Richter, like the vast majority of musicians, was apolitical, and his relationship with the Soviet authorities was complicated as a result. Although he was no dissident, he clearly shunned the Soviet bureaucracy whose agents dogged him on concert tours outside Russia. Conscripted to play at Joseph Stalin’s funeral in 1953, he chose the longest and most concentrated prelude and fugue from Bach’s “Well-Tempered Clavier.” The performance went on and on. Finally soldiers had to remove him from the piano bench and haul him outside. For an interminable moment, Richter feared he would be shot.

Yet, unlike other Soviet artists of the 1960s, he never wanted to leave his country and never defected. “If I go, who will be left?” he remarked, echoing the sentiments of conductor Wilhelm Furtwaengler when asked why he didn’t flee Hitler’s Germany when he had the chance. Moscow remained Richter’s home for most of his life. He hated plane travel and ocean crossings and disliked many aspects of life in the United States. “The only good things about America,” he once remarked, “are the museums, the cocktails, the orchestras and the films.”

That helps to explain why he never appeared here again after a 1970 tour.

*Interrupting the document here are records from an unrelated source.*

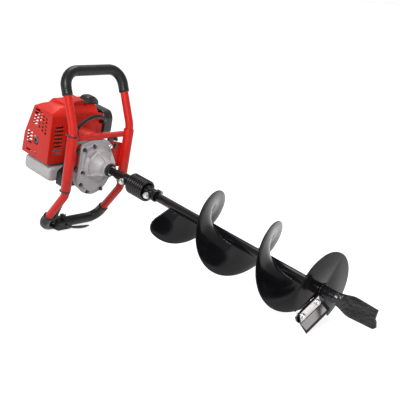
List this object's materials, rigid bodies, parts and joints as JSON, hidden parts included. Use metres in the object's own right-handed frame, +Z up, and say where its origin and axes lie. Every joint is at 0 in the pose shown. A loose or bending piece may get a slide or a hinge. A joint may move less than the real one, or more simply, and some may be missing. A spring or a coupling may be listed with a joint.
{
  "type": "earth and ice auger",
  "caption": "Petrol earth and ice auger: two-stroke engine and gearbox in a red loop handle, shock spring, and a screw bit with a disc, knife and forked point.",
  "frame": {"origin": "on the floor, under the middle of the whole object as it lies on its lower grip and knife", "axes": "+X along the floor from the engine towards the point of the bit, +Y towards the air filter side, +Z up; the bit itself points 9.2 degrees down"},
  "size_m": [1.2638, 0.247, 0.524],
  "materials": {
    "red_paint": "gloss enamel on steel tube",
    "red_plastic": "satin moulded plastic",
    "black_paint": "semi-gloss powder coat",
    "black_plastic": "moulded, light texture",
    "grip_foam": "closed-cell foam, smooth skin",
    "cast_aluminium": "die cast, shot blasted",
    "bright_steel": "zinc plated or ground",
    "dark_steel": "oiled, heat treated",
    "tank_plastic": "translucent white polyethylene",
    "rubber": "matt"
  },
  "bodies": {
    "machine": {"upper_handle": "red_paint", "lower_handle": "red_paint", "upper_grip": "grip_foam", "lower_grip": "grip_foam", "left_sleeve": "red_paint", "right_sleeve": "red_paint", "crossbar": "red_paint", "left_bracket": "red_paint", "right_bracket": "red_paint", "gearbox_front_case": "cast_aluminium", "gearbox_rear_case": "cast_aluminium", "front_bearing": "bright_steel", "output_seal": "rubber", "fan_housing": "cast_aluminium", "crankcase": "cast_aluminium", "cylinder": "cast_aluminium", "spark_plug": "bright_steel", "muffler": "dark_steel", "carburettor": "cast_aluminium", "air_filter_element": "grip_foam", "fuel_tank": "tank_plastic", "fuel_line": "rubber", "engine_stand": "black_plastic", "engine_shroud": "red_plastic", "plug_cover": "black_plastic", "muffler_cover": "red_plastic", "starter_cover": "black_plastic", "air_filter_cover": "black_plastic", "throttle_housing": "black_plastic", "throttle_cable": "rubber"},
    "drive": {"output_gear": "dark_steel", "output_shaft": "black_paint", "upper_coupling": "black_paint", "upper_coupling_bolt": "bright_steel"},
    "auger": {"shock_spring": "black_paint", "lower_coupling": "black_paint", "lower_coupling_bolt": "bright_steel", "bit_tube": "black_paint", "flight": "black_paint", "cutter_disc": "black_paint", "knife_holder": "black_paint", "knife": "bright_steel", "fishtail_point": "black_paint"},
    "counter": {"counter_gears": "dark_steel"},
    "input": {"clutch_drum": "bright_steel"},
    "crank": {"crankshaft_front": "dark_steel", "crankshaft_rear": "dark_steel", "flywheel": "cast_aluminium"},
    "shoe_1": {"clutch_shoe_1": "dark_steel"},
    "shoe_2": {"clutch_shoe_2": "dark_steel"},
    "piston": {"piston": "cast_aluminium", "connecting_rod": "dark_steel"},
    "pull": {"starter_handle": "black_plastic"},
    "reel": {"starter_reel": "black_plastic"},
    "choke": {"choke_lever": "black_plastic"},
    "primer": {"primer_bulb": "rubber"},
    "cap": {"fuel_cap": "black_plastic"},
    "trigger": {"throttle_trigger": "black_plastic"},
    "lock": {"trigger_lock": "black_plastic"},
    "stop": {"stop_switch": "red_plastic"}
  },
  "joints": [
    {"name": "output_spin", "type": "hinge", "parent": "machine", "child": "drive", "pos_m": [-0.38536, 0, 0.2319], "axis": [0.9873, 0, -0.159], "continuous": true},
    {"name": "shock_compress", "type": "slide", "parent": "drive", "child": "auger", "axis": [0.9873, 0, -0.159], "range_m": [-0.01, 0], "stiffness_N_per_m": 20000, "deforming": ["shock_spring"]},
    {"name": "counter_spin", "type": "hinge", "parent": "machine", "child": "counter", "pos_m": [-0.3997, -0.03128, 0.26865], "axis": [0.9873, 0, -0.159], "continuous": true},
    {"name": "input_spin", "type": "hinge", "parent": "machine", "child": "input", "pos_m": [-0.43422, 0, 0.26813], "axis": [0.9873, 0, -0.159], "continuous": true},
    {"name": "crank_spin", "type": "hinge", "parent": "machine", "child": "crank", "pos_m": [-0.529, 0, 0.2834], "axis": [0.9873, 0, -0.159], "continuous": true},
    {"name": "clutch_shoe_1_swing", "type": "hinge", "parent": "crank", "child": "shoe_1", "pos_m": [-0.43374, 0.0197, 0.28365], "axis": [-0.9873, 0, 0.159], "range_deg": [0, 1.3], "stiffness_Nm_per_rad": 4, "springref_deg": -2.86},
    {"name": "clutch_shoe_2_swing", "type": "hinge", "parent": "crank", "child": "shoe_2", "pos_m": [-0.43864, -0.0197, 0.25326], "axis": [-0.9873, 0, 0.159], "range_deg": [0, 1.3], "stiffness_Nm_per_rad": 4, "springref_deg": -2.86},
    {"name": "piston_stroke", "type": "slide", "parent": "machine", "child": "piston", "axis": [0.159, 0, 0.9873], "range_m": [-0.034, 0]},
    {"name": "starter_pull", "type": "slide", "parent": "machine", "child": "pull", "axis": [0, 1, 0], "range_m": [0, 0.6], "stiffness_N_per_m": 12, "springref_m": -0.3},
    {"name": "reel_spin", "type": "hinge", "parent": "machine", "child": "reel", "pos_m": [-0.58823, 0, 0.29294], "axis": [0.9873, 0, -0.159], "range_deg": [0, 1230]},
    {"name": "choke_turn", "type": "hinge", "parent": "machine", "child": "choke", "pos_m": [-0.4942, 0.074, 0.35478], "axis": [0.9873, 0, -0.159], "range_deg": [0, 70]},
    {"name": "primer_press", "type": "slide", "parent": "machine", "child": "primer", "axis": [0.159, 0, 0.9873], "range_m": [0, 0.0035], "stiffness_N_per_m": 400},
    {"name": "fuel_cap_turn", "type": "hinge", "parent": "machine", "child": "cap", "pos_m": [-0.55382, 0.101, 0.19219], "axis": [0, 1, 0], "range_deg": [0, 450]},
    {"name": "throttle_squeeze", "type": "hinge", "parent": "machine", "child": "trigger", "pos_m": [-0.48528, -0.034, 0.01402], "axis": [0.159, 0, 0.9873], "range_deg": [0, 15], "stiffness_Nm_per_rad": 1.5, "springref_deg": -5.73},
    {"name": "lock_press", "type": "hinge", "parent": "machine", "child": "lock", "pos_m": [-0.49048, -0.048, 0.03208], "axis": [0, 1, 0], "range_deg": [0, 20], "stiffness_Nm_per_rad": 0.3, "springref_deg": -5.73},
    {"name": "stop_slide", "type": "slide", "parent": "machine", "child": "stop", "axis": [0.9873, 0, -0.159], "range_m": [-0.003, 0.003]}
  ],
  "couplings": [
    {"joint": "counter_spin", "follows": "output_spin", "ratio": -5},
    {"joint": "input_spin", "follows": "output_spin", "ratio": 30},
    {"joint": "clutch_shoe_2_swing", "follows": "clutch_shoe_1_swing", "ratio": 1},
    {"joint": "reel_spin", "follows": "starter_pull", "rad_per_m": 35.714}
  ]
}
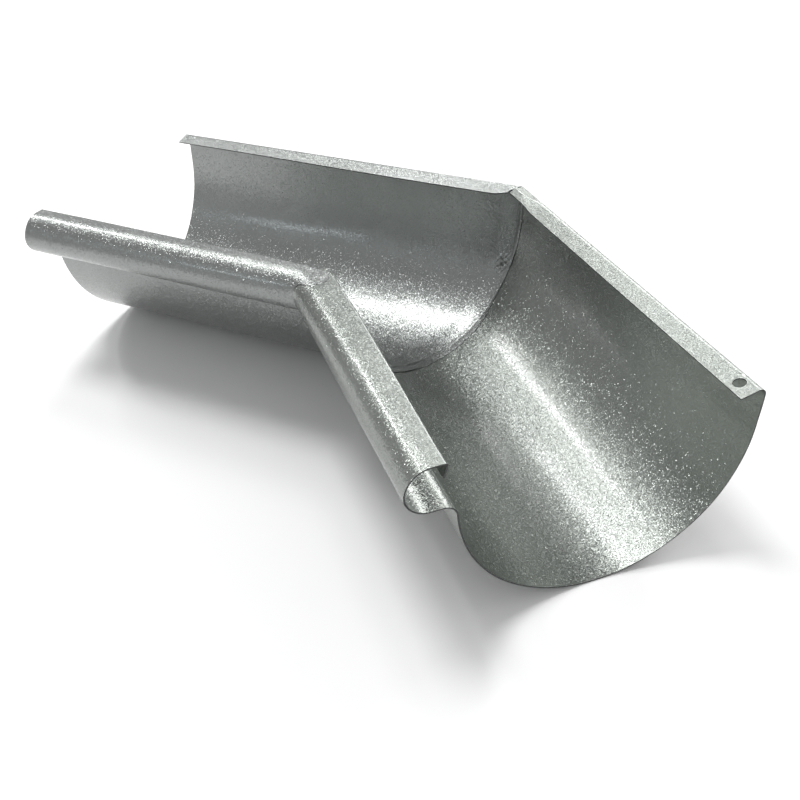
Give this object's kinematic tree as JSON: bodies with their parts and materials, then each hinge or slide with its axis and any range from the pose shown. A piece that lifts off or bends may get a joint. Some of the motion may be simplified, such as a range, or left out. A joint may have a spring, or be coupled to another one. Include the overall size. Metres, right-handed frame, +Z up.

Our loss.

Still, we can take consolation from his vast discography, most of it derived from live performances. It will increase considerably as record companies rush to pay tribute in the months ahead. The pity is that the variable sound quality of most of Richter’s compact discs does scant justice to the infinite colorings of piano tone he was able to produce.

For all that, Richter will be remembered for being one of the last truly great musicians of this century to exemplify the writer Theodore E. Munger’s definition of music: “Like everything else in nature, music is a becoming, and it becomes its full self when its sounds and laws are used by intelligent man for the production of harmony, and so made the vehicle of emotion and thought.”